6. Uniswap v4 vs v3: What Changed
| Feature | Uniswap v3 | Uniswap v4 |
|---|---|---|
| Customization | None — fixed AMM logic | Hooks: unlimited custom logic per pool |
| Architecture | Separate contract per pool | Singleton — one contract, all pools |
| Settlement | Per-swap token transfers | Flash Accounting — net batch settlement |
| Fee Tiers | 4 fixed options (0.01–1%) | Unlimited — any fee algorithm via Hooks |
| Native ETH | No (must wrap to WETH) | Yes — native ETH supported |
| Pool Creation Gas | ~$50–$200 | ~$0.10–$1 (99%+ reduction) |
| LP Composability | Basic ERC-721 positions | Custom position logic via Hooks |
| Launch | May 2021 | January 31, 2025 |
It's worth noting that v3 pools are not being deprecated. Uniswap v3 will continue to run alongside v4 indefinitely. Most casual users will migrate naturally as v4 liquidity deepens on key pairs.
7. Security Risks You Need to Know
Hooks dramatically expand the attack surface of any pool. Before interacting with a v4 pool that uses a Hook, you need to understand these risks:
Malicious Hooks
A Hook contract could be deliberately written to steal funds. When you swap on a v4 pool with a Hook, that Hook code runs with access to your swap context. Always verify the Hook contract has been audited and the source code is verified.
Improper Delta Handling
Hooks return 'deltas' that affect token balances. A misconfigured delta return can cause fund misallocation, unexpected fees, or unfair pricing — even without malicious intent.
Async Hook Custodianship
Some Hooks temporarily take custody of assets during execution. During this window, poorly written logic could be exploited, causing user funds to be locked or misdirected.
Centralization Risks
If a Hook has an admin key or governance mechanism, a malicious upgrade could change behavior after you've provided liquidity. Always check if a Hook is upgradeable and who controls it.
No Hook Does Not Mean Safe
Even pools without Hooks can have other risks (smart contract bugs, oracle manipulation). Hooks add to the risk surface — they don't replace standard DeFi due diligence.
⚠️ This guide is for informational purposes only. It is not financial advice. DeFi protocols including Uniswap v4 carry smart contract risk, economic risk, and the specific risks of any Hook deployed on a given pool. Always do your own research and only risk funds you can afford to lose.
8. How to Use Uniswap v4 Today
For most DeFi users, interacting with Uniswap v4 works exactly like using v3 through the Uniswap interface at app.uniswap.org. The router automatically finds the best price across all v4 pools, including Hook-enabled ones.

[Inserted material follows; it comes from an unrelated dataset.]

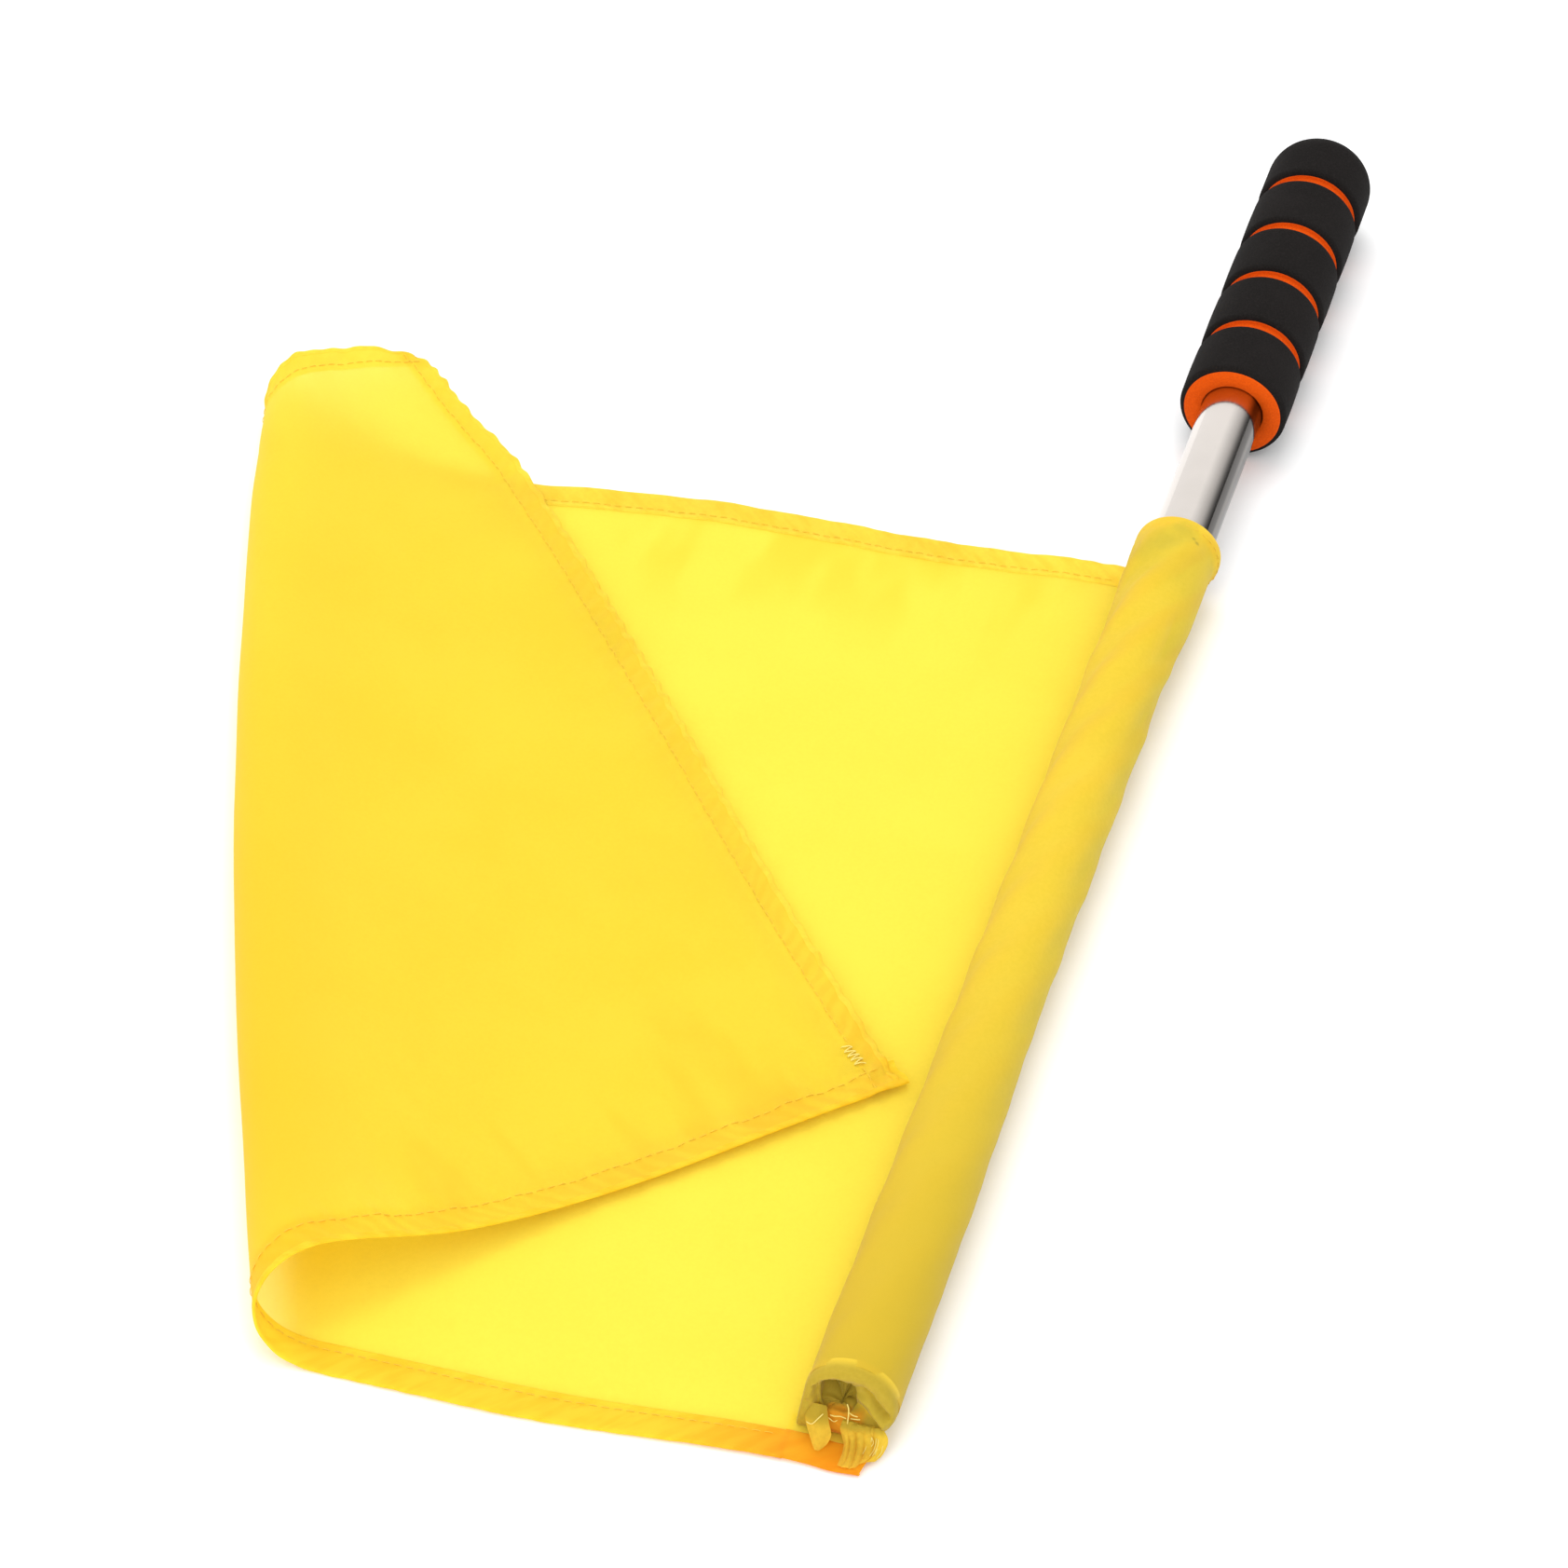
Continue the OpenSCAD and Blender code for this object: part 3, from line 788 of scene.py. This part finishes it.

If you want to specifically use a Hook-powered feature (like a limit-order pool), you'll typically access it through a specialized front-end built on top of the Hook contract rather than the main Uniswap UI. The ecosystem is still maturing — expect specialized Hook UIs to proliferate throughout 2026 as the Uniswap Foundation's Hook Incubator program graduates more projects.

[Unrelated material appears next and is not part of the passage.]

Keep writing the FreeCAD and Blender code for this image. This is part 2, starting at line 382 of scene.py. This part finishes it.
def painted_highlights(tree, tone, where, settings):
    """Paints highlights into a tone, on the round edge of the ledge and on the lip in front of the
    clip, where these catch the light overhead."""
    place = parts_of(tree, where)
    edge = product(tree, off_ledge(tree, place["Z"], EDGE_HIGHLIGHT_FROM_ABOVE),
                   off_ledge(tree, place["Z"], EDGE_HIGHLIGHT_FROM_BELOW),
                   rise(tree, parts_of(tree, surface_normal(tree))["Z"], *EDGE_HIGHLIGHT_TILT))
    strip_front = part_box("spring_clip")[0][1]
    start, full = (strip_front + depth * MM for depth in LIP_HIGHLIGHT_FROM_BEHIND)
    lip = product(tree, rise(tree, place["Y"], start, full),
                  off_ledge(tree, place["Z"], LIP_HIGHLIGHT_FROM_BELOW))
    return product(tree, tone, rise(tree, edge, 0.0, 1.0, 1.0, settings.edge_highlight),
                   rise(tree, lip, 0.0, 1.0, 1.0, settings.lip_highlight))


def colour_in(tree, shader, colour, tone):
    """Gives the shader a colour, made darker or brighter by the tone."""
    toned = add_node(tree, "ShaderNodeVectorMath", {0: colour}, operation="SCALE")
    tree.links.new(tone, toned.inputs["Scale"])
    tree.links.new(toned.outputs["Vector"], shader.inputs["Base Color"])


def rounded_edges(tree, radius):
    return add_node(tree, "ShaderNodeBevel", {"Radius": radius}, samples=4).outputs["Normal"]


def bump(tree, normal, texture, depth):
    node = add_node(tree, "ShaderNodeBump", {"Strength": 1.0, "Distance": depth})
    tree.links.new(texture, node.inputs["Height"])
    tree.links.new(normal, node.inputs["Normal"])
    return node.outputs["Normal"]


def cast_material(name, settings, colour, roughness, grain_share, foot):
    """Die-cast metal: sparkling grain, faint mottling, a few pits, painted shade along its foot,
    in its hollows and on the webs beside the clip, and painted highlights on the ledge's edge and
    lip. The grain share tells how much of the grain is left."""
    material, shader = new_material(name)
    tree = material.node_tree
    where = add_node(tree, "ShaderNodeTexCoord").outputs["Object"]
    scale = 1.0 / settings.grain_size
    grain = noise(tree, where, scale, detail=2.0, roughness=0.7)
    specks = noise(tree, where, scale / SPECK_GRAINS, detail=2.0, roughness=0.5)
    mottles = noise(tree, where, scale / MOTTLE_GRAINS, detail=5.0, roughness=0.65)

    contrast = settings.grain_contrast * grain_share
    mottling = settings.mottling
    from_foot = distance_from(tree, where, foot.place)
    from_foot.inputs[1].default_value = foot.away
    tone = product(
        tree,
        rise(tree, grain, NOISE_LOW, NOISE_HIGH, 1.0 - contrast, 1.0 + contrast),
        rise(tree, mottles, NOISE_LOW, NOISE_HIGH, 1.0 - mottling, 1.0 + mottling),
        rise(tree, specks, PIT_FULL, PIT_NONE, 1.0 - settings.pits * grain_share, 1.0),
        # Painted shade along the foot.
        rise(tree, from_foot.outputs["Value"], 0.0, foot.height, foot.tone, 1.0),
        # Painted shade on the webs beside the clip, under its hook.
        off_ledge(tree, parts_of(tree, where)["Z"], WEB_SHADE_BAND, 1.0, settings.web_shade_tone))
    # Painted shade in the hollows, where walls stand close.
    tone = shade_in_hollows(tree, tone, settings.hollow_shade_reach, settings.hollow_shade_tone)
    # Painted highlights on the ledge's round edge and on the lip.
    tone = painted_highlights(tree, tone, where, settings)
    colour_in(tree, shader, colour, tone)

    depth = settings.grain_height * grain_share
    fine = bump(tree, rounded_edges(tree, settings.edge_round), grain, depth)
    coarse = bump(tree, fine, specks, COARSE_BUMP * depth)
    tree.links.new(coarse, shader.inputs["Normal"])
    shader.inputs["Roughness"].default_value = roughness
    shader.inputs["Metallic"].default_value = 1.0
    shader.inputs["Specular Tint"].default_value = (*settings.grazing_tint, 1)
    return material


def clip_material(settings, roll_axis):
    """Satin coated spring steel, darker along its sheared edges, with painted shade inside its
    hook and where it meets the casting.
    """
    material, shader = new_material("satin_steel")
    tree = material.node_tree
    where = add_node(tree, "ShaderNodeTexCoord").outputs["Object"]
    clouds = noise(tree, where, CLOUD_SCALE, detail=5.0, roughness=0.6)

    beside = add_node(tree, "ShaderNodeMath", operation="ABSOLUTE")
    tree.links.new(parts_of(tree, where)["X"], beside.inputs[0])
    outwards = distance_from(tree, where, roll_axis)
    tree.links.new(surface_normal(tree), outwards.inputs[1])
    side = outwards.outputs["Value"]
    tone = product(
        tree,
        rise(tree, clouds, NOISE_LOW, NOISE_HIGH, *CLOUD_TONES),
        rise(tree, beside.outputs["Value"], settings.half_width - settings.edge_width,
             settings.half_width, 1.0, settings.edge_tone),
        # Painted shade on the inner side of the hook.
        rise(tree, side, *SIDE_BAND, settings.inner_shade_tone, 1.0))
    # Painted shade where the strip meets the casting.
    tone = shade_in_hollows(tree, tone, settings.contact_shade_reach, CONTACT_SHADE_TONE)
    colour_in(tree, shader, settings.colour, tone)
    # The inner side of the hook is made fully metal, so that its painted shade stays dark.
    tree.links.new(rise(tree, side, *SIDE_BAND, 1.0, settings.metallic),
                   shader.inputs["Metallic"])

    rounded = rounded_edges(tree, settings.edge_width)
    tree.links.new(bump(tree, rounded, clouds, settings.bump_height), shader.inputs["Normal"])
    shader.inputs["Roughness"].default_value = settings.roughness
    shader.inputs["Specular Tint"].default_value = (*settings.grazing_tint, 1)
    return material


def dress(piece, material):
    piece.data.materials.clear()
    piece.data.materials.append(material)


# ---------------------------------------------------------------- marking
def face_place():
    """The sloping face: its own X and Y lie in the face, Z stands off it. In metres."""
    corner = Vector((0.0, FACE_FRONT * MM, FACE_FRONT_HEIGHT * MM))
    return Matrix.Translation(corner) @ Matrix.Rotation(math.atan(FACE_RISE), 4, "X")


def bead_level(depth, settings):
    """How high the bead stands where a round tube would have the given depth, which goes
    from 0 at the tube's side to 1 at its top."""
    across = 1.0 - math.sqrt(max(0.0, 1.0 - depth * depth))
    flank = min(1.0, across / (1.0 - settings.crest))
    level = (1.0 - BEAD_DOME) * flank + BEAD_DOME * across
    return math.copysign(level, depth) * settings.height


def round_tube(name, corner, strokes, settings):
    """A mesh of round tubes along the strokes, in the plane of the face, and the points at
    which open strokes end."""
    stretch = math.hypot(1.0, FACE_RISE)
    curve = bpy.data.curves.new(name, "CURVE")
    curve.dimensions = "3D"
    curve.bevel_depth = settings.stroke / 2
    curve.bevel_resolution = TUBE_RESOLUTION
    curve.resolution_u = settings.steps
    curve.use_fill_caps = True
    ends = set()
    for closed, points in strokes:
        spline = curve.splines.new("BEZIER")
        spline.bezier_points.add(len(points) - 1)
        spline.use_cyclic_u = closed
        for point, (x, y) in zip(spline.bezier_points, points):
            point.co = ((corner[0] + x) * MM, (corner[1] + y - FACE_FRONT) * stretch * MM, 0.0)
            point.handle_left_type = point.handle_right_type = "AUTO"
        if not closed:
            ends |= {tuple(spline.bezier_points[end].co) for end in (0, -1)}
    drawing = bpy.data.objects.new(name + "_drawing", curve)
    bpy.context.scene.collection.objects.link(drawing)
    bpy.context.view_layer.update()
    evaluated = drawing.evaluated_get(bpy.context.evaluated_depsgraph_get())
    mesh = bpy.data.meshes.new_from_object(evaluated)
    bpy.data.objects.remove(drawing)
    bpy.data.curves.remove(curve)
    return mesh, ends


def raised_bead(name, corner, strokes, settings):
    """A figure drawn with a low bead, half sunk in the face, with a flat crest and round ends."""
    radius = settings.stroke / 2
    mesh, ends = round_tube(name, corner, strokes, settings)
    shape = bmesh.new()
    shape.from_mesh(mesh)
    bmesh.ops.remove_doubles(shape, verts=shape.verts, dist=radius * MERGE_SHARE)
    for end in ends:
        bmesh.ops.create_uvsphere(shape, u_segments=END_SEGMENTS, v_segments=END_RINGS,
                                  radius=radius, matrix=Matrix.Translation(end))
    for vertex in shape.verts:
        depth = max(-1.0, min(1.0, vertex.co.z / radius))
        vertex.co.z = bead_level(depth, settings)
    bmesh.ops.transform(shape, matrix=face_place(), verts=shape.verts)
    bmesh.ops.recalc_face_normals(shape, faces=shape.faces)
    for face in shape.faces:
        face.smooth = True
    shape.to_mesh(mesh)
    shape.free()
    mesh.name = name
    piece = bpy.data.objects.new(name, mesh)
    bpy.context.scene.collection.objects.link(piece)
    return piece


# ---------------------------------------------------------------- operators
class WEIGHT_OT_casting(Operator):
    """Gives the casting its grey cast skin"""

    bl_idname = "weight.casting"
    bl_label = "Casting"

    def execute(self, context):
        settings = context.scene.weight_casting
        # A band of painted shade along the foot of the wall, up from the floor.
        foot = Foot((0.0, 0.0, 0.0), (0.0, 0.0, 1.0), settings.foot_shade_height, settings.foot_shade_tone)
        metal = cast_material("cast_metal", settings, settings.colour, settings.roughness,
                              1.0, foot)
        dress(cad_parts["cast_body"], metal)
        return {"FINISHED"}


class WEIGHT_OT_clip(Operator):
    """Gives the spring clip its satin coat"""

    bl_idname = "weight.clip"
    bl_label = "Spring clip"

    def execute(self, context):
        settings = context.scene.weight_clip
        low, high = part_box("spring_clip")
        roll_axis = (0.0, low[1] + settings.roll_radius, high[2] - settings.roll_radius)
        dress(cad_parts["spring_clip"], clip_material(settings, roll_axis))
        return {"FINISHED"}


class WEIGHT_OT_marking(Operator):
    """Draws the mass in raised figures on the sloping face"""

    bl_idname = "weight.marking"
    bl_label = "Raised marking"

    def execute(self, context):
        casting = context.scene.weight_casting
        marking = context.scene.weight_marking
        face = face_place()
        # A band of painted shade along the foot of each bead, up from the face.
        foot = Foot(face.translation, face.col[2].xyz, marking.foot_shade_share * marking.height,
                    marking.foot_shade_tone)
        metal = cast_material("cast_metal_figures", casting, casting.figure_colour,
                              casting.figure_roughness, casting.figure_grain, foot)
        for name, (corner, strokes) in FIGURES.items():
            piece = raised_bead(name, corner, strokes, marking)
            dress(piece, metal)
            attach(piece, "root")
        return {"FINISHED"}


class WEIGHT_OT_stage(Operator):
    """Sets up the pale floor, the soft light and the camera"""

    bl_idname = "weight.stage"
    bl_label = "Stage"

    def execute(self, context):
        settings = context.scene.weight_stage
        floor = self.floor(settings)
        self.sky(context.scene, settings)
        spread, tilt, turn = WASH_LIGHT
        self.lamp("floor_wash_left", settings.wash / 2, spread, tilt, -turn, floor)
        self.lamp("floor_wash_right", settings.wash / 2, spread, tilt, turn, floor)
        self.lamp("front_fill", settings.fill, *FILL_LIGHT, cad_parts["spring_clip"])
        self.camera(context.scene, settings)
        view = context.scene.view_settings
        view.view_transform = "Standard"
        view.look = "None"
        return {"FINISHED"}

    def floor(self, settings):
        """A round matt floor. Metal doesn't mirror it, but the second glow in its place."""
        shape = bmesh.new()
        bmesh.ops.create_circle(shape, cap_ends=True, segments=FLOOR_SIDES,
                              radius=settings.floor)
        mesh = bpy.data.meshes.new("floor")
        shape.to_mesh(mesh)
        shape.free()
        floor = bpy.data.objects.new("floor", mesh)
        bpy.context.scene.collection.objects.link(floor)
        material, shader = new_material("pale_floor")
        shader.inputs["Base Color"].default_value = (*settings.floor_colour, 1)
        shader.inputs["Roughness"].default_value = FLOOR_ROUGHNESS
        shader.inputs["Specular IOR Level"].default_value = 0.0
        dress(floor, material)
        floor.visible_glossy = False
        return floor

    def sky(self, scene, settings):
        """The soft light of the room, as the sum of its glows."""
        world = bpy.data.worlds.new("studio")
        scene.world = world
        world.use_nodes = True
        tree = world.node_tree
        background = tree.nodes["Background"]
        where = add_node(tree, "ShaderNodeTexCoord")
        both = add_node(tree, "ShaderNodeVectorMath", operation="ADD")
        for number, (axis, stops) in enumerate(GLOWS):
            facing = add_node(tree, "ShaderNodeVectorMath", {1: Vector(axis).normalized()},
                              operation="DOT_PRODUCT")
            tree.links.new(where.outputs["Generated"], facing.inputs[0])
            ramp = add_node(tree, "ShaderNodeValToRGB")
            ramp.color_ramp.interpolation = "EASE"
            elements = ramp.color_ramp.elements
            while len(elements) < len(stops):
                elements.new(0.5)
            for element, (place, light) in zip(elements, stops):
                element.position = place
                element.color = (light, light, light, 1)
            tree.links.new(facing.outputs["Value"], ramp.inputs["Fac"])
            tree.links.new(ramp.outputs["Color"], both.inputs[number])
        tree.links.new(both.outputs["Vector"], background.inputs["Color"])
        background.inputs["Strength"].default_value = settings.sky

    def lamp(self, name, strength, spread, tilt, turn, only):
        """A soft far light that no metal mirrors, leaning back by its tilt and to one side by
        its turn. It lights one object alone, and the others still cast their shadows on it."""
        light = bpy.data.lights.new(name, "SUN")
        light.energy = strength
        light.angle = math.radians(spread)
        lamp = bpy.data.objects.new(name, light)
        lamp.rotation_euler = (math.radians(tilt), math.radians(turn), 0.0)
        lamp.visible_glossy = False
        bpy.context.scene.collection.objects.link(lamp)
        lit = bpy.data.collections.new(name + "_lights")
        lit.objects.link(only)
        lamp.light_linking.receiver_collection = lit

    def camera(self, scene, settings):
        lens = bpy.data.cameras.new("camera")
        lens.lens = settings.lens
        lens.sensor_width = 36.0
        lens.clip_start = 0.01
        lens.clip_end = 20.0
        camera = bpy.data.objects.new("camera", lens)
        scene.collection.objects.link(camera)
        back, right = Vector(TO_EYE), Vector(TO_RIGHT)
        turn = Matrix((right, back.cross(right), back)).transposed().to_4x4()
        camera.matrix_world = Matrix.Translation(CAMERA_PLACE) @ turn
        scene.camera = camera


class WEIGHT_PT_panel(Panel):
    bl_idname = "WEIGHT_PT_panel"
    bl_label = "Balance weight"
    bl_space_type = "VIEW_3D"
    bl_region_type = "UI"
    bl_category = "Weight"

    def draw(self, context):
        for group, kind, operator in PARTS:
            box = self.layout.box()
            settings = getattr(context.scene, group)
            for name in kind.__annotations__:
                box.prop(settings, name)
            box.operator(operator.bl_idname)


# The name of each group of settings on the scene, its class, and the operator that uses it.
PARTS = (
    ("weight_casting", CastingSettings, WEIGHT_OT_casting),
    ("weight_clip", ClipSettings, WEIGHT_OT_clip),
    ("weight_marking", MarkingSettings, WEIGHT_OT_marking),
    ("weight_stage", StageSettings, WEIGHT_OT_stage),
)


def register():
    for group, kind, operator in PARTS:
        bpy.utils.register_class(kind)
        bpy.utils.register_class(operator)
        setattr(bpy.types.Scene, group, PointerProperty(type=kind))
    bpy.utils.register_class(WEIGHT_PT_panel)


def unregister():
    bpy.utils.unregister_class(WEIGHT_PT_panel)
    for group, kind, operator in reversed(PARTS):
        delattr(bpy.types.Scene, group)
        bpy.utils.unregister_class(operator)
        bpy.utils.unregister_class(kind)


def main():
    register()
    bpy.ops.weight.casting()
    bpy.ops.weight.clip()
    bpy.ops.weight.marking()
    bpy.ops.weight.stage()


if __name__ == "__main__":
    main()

For LPs: Providing liquidity on v4 is similar to v3, but with a new consideration — which Hook does this pool use, if any? For core pairs like ETH/USDC or WBTC/USDC, you'll find large pools with no Hook (safe defaults). More exotic Hook-enabled pools offer potentially higher yield with correspondingly higher smart contract risk.
🏗️ Building a Hook? Start Here
- Use
BaseHookfrom Uniswap's official repo — it enforces the interface correctly. - Get a security audit before deploying to mainnet — no exceptions.

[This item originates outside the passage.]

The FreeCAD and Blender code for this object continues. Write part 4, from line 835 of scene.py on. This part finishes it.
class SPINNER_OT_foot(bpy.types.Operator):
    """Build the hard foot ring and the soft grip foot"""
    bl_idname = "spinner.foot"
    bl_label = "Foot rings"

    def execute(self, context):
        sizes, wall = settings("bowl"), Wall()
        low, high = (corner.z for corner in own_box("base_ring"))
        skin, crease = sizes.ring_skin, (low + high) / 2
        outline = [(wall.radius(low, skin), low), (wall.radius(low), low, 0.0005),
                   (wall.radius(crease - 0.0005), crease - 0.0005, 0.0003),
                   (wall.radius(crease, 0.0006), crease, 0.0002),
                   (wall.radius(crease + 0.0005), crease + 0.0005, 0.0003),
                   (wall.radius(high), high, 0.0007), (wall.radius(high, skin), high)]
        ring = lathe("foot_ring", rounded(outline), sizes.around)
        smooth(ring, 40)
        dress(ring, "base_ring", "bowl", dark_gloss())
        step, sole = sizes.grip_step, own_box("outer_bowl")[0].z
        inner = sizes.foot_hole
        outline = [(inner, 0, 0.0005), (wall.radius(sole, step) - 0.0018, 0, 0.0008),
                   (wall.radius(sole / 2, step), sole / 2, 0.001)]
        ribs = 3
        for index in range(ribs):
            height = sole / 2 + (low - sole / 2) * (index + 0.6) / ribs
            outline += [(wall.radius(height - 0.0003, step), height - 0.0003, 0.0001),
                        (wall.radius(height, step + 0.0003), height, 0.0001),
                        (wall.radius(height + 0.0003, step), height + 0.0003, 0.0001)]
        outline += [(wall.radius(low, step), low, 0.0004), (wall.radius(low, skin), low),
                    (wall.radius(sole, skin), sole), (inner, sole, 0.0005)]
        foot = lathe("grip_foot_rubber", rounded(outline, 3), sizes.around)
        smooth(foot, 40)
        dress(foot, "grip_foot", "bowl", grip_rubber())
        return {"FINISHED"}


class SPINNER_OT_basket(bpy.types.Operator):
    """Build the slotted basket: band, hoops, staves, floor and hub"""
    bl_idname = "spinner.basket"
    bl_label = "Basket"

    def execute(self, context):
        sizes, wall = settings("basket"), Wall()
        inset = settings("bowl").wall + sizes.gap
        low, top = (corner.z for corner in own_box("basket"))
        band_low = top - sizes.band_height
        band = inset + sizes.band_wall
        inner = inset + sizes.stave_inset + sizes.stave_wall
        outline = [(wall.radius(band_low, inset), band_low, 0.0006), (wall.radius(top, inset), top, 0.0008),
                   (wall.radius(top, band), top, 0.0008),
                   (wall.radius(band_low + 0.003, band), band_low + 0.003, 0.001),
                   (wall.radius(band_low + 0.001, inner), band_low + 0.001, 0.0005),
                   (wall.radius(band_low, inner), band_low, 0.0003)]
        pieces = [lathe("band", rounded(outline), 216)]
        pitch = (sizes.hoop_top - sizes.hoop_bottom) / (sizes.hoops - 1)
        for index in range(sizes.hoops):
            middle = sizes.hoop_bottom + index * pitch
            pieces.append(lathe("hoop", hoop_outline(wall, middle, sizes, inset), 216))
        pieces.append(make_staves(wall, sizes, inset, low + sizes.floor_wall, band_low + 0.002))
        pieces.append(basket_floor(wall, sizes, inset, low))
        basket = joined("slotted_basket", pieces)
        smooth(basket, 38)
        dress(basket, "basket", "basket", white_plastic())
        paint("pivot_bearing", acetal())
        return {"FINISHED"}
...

- Apply to the Uniswap Foundation Hook Incubator for mentorship and funding.
- Test on the v4 testnet deployments (Sepolia, Base Sepolia) before mainnet.
Frequently Asked Questions
What are Uniswap v4 Hooks?
Hooks are external smart contracts that attach to individual Uniswap v4 liquidity pools and execute custom logic at specific lifecycle points — before/after swaps, before/after liquidity changes, and at pool initialization. They let developers add features like dynamic fees, limit orders, or MEV revenue sharing to any pool.
When did Uniswap v4 launch?
Uniswap v4 launched on January 31, 2025. It reached $1B in TVL within 177 days and processed over $180B in cumulative volume by September 2025. As of March 2026, overall Uniswap TVL across all versions sits around $6.8B.
What's the difference between Uniswap v3 and v4?
v4's biggest changes are: Hooks (custom pool logic), the Singleton architecture (one contract instead of one per pool), Flash Accounting (batch token settlement), and native ETH support. Together these cut gas costs dramatically and unlock a new layer of DeFi programmability that wasn't possible in v3.
Are Uniswap v4 Hooks safe to use?
Hooks expand the attack surface of any pool. A malicious or buggy Hook can drain funds or manipulate pricing. Always verify that any Hook contract you interact with has been audited, that the source code is verified on-chain, and that you understand who controls any admin functions. Pools with no Hook attached have the same security profile as standard v3 pools.
What can you build with Uniswap v4 Hooks?
Already-live examples include on-chain limit orders, dynamic fee pools (fees that adjust based on volatility), auto-compounding LP positions, MEV revenue sharing, KYC-gated institutional pools, TWAMM (time-weighted average market making), and prediction markets. Over 2,500 custom pools have been deployed using Hooks since launch.
Does Uniswap v4 still use the UNI token?
Yes. UNI is the governance token for the Uniswap Protocol. UNI holders vote on protocol upgrades, fee switches, treasury allocations, and chain deployments. Uniswap v4 did not change this governance structure.